* Short problem
Gather each line in the entries that includes the string "slide".

Dataset entries:
....................

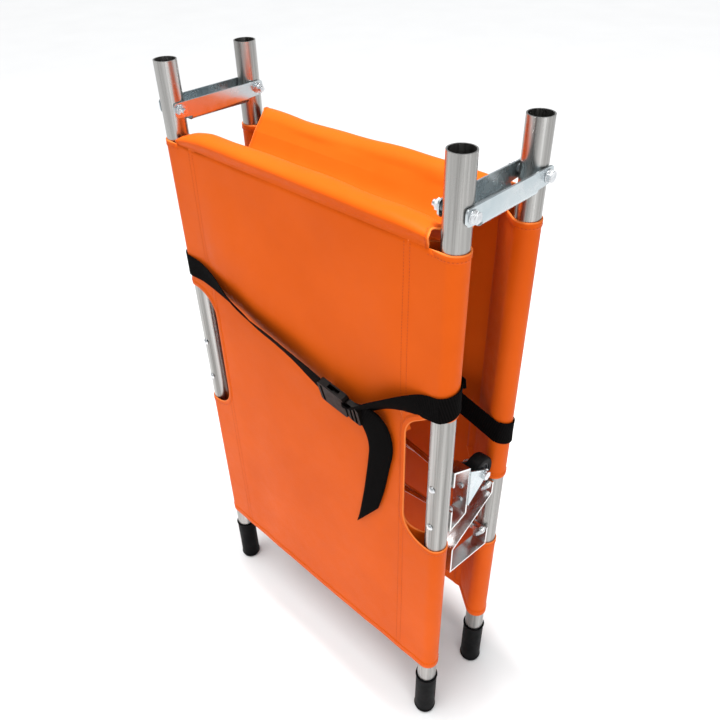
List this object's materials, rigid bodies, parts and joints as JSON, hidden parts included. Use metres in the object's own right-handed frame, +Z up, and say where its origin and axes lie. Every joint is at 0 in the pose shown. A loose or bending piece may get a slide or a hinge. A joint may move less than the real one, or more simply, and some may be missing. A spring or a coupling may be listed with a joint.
{
  "type": "folding stretcher",
  "caption": "Rescue stretcher that folds in two at mid-length, with an orange sheet on alloy poles, wheels, feet, belts and rubber hand grips.",
  "frame": {"origin": "middle of the footprint of the folded stretcher, on the ground", "axes": "+Z up along the poles, X across the stretcher's width, +Y from the front half to the back half"},
  "size_m": [0.5512, 0.2216, 1.04],
  "materials": {
    "aluminium_tube": "satin drawn",
    "aluminium_strip": "bright with sawn edges",
    "polished_rod": "bright",
    "orange_cloth": "coated cloth, soft sheen",
    "black_rubber": "matt",
    "wheel_rubber": "satin",
    "wheel_hub": "matt",
    "buckle_plastic": "fine grain",
    "black_webbing": "woven",
    "zinc_plate": "blue zinc plated",
    "zinc_fastener": "zinc plated"
  },
  "bodies": {
    "front_half": {"front_tube_left": "aluminium_tube", "front_tube_right": "aluminium_tube", "front_sheet": "orange_cloth", "front_grip_left": "black_rubber", "front_grip_right": "black_rubber", "front_pivot_bolts": "zinc_fastener", "front_pivot_nuts": "zinc_fastener", "front_pivot_washers": "zinc_fastener", "front_pivot_bushes": "zinc_fastener", "wheel_bracket_left": "aluminium_strip", "wheel_bracket_right": "aluminium_strip", "wheel_fork_left": "zinc_plate", "wheel_fork_right": "zinc_plate", "wheel_fork_rivets": "zinc_plate", "wheel_axle_bolts": "zinc_fastener", "wheel_axle_nuts": "zinc_fastener", "front_bracket_bolts": "zinc_fastener", "front_bracket_washers": "zinc_fastener", "front_bracket_nuts": "zinc_fastener", "front_upper_tie_rod": "polished_rod", "front_lower_tie_rod": "polished_rod", "front_belt": "black_webbing", "front_buckle_socket": "buckle_plastic"},
    "fold_links": {"fold_link_left": "zinc_plate", "fold_link_right": "zinc_plate", "fold_sheet": "orange_cloth"},
    "back_half": {"back_tube_left": "aluminium_tube", "back_tube_right": "aluminium_tube", "back_sheet": "orange_cloth", "back_grip_left": "black_rubber", "back_grip_right": "black_rubber", "back_pivot_bolts": "zinc_fastener", "back_pivot_nuts": "zinc_fastener", "back_pivot_washers": "zinc_fastener", "back_pivot_bushes": "zinc_fastener", "foot_bracket_left": "aluminium_strip", "foot_bracket_right": "aluminium_strip", "back_bracket_bolts": "zinc_fastener", "back_bracket_washers": "zinc_fastener", "back_bracket_nuts": "zinc_fastener", "back_upper_tie_rod": "polished_rod", "back_lower_tie_rod": "polished_rod", "back_belt": "black_webbing", "back_buckle_socket": "buckle_plastic"},
    "wheel_left": {"wheel_hub_left": "wheel_hub", "wheel_tyre_left": "wheel_rubber"},
    "wheel_right": {"wheel_hub_right": "wheel_hub", "wheel_tyre_right": "wheel_rubber"},
    "front_tongue": {"front_buckle_tongue": "buckle_plastic", "front_belt_tail": "black_webbing"},
    "back_tongue": {"back_buckle_tongue": "buckle_plastic", "back_belt_tail": "black_webbing"}
  },
  "joints": [
    {"name": "link_fold", "type": "hinge", "parent": "front_half", "child": "fold_links", "pos_m": [0, -0.068, 0.9755], "axis": [1, 0, 0], "range_deg": [0, 90]},
    {"name": "back_fold", "type": "hinge", "parent": "fold_links", "child": "back_half", "pos_m": [0, 0.068, 0.9755], "axis": [1, 0, 0], "range_deg": [0, 90]},
    {"name": "wheel_left_spin", "type": "hinge", "parent": "front_half", "child": "wheel_left", "pos_m": [-0.25, 0.02, 0.541], "axis": [1, 0, 0], "continuous": true},
    {"name": "wheel_right_spin", "type": "hinge", "parent": "front_half", "child": "wheel_right", "pos_m": [0.25, 0.02, 0.541], "axis": [1, 0, 0], "continuous": true},
    {"name": "front_buckle_release", "type": "slide", "parent": "front_half", "child": "front_tongue", "axis": [0.9903, 0, -0.1392], "range_m": [0, 0.03]},
    {"name": "back_buckle_release", "type": "slide", "parent": "back_half", "child": "back_tongue", "axis": [0.9903, 0, -0.1392], "range_m": [0, 0.03]}
  ]
}
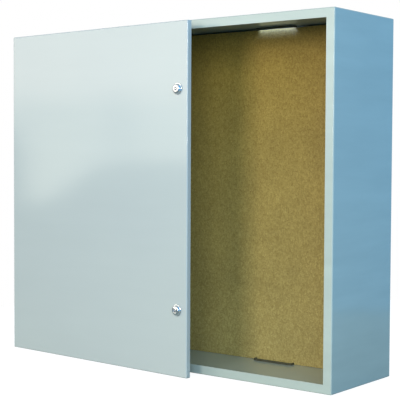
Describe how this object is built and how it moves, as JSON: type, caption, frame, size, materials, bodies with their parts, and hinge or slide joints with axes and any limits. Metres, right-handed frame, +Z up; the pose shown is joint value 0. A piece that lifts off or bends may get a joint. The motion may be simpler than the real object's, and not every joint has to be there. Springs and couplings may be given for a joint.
{
  "type": "steel wall enclosure",
  "caption": "Wall enclosure of folded sheet steel with a mounting board inside and a take-off hinged door with cam locks, standing beside its open front.",
  "frame": {"origin": "middle of the four wall holes, on the rear face", "axes": "+X to the right along the front, +Y back into the wall, +Z up; the door's front faces -Y"},
  "size_m": [0.932, 0.3158, 0.8],
  "materials": {
    "cabinet_paint": "light grey powder coat, fine texture, semi-gloss",
    "door_paint": "light grey powder coat, smooth and glossy",
    "chipboard": "bare wood-based board, fine flecked surface",
    "zinc_steel": "zinc-plated steel",
    "bright_steel": "bright drawn steel",
    "lock_chrome": "nickel-chromed zinc casting",
    "black_rubber": "black rubber",
    "foam_gasket": "dark foamed sealing strip",
    "spacer_plastic": "black moulded plastic"
  },
  "bodies": {
    "cabinet": {"cabinet_shell": "cabinet_paint", "back_panel": "cabinet_paint", "backboard": "chipboard", "board_studs": "zinc_steel", "board_spacers": "spacer_plastic", "board_washers": "zinc_steel", "board_nuts": "zinc_steel", "hinge_screws": "zinc_steel", "hinge_screw_nuts": "zinc_steel", "top_slot_strip": "black_rubber", "bottom_slot_strip": "black_rubber", "cabinet_earth_stud": "zinc_steel", "cabinet_earth_nuts": "zinc_steel"},
    "hinge_leaves": {"upper_hinge_leaf": "zinc_steel", "lower_hinge_leaf": "zinc_steel", "upper_hinge_pin": "bright_steel", "lower_hinge_pin": "bright_steel"},
    "door": {"door_panel": "door_paint", "upper_hinge_knuckles": "zinc_steel", "lower_hinge_knuckles": "zinc_steel", "door_gasket": "foam_gasket", "left_door_rail": "door_paint", "right_door_rail": "door_paint", "door_earth_stud": "zinc_steel", "door_earth_nuts": "zinc_steel", "upper_lock_housing": "lock_chrome", "lower_lock_housing": "lock_chrome", "upper_lock_seal": "black_rubber", "lower_lock_seal": "black_rubber", "upper_lock_nut": "zinc_steel", "lower_lock_nut": "zinc_steel"},
    "upper_lock": {"upper_lock_core": "lock_chrome", "upper_lock_cam": "zinc_steel", "upper_cam_screw": "zinc_steel"},
    "lower_lock": {"lower_lock_core": "lock_chrome", "lower_lock_cam": "zinc_steel", "lower_cam_screw": "zinc_steel"}
  },
  "joints": [
    {"name": "door_take_off", "type": "slide", "parent": "cabinet", "child": "hinge_leaves", "axis": [0.9988, 0.048, 0.012], "range_m": [0, 0.33341]},
    {"name": "door_swing", "type": "hinge", "parent": "hinge_leaves", "child": "door", "pos_m": [-0.6246, -0.2751, 0], "axis": [0, 0, 1], "range_deg": [-97.2, 2.8]},
    {"name": "upper_lock_turn", "type": "hinge", "parent": "door", "child": "upper_lock", "pos_m": [-0.06543, -0.30785, 0.242], "axis": [-0.0488, -0.9988, 0], "range_deg": [0, 90]},
    {"name": "lower_lock_turn", "type": "hinge", "parent": "door", "child": "lower_lock", "pos_m": [-0.06543, -0.30785, -0.25], "axis": [-0.0488, -0.9988, 0], "range_deg": [0, 90]}
  ]
}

....................

* Response for this exercise
List this object's materials, rigid bodies, parts and joints as JSON, hidden parts included. Use metres in the object's own right-handed frame, +Z up, and say where its origin and axes lie. Every joint is at 0 in the pose shown. A loose or bending piece may get a slide or a hinge. A joint may move less than the real one, or more simply, and some may be missing. A spring or a coupling may be listed with a joint.
    {"name": "front_buckle_release", "type": "slide", "parent": "front_half", "child": "front_tongue", "axis": [0.9903, 0, -0.1392], "range_m": [0, 0.03]},
    {"name": "back_buckle_release", "type": "slide", "parent": "back_half", "child": "back_tongue", "axis": [0.9903, 0, -0.1392], "range_m": [0, 0.03]}
Describe how this object is built and how it moves, as JSON: type, caption, frame, size, materials, bodies with their parts, and hinge or slide joints with axes and any limits. Metres, right-handed frame, +Z up; the pose shown is joint value 0. A piece that lifts off or bends may get a joint. The motion may be simpler than the real object's, and not every joint has to be there. Springs and couplings may be given for a joint.
    {"name": "door_take_off", "type": "slide", "parent": "cabinet", "child": "hinge_leaves", "axis": [0.9988, 0.048, 0.012], "range_m": [0, 0.33341]},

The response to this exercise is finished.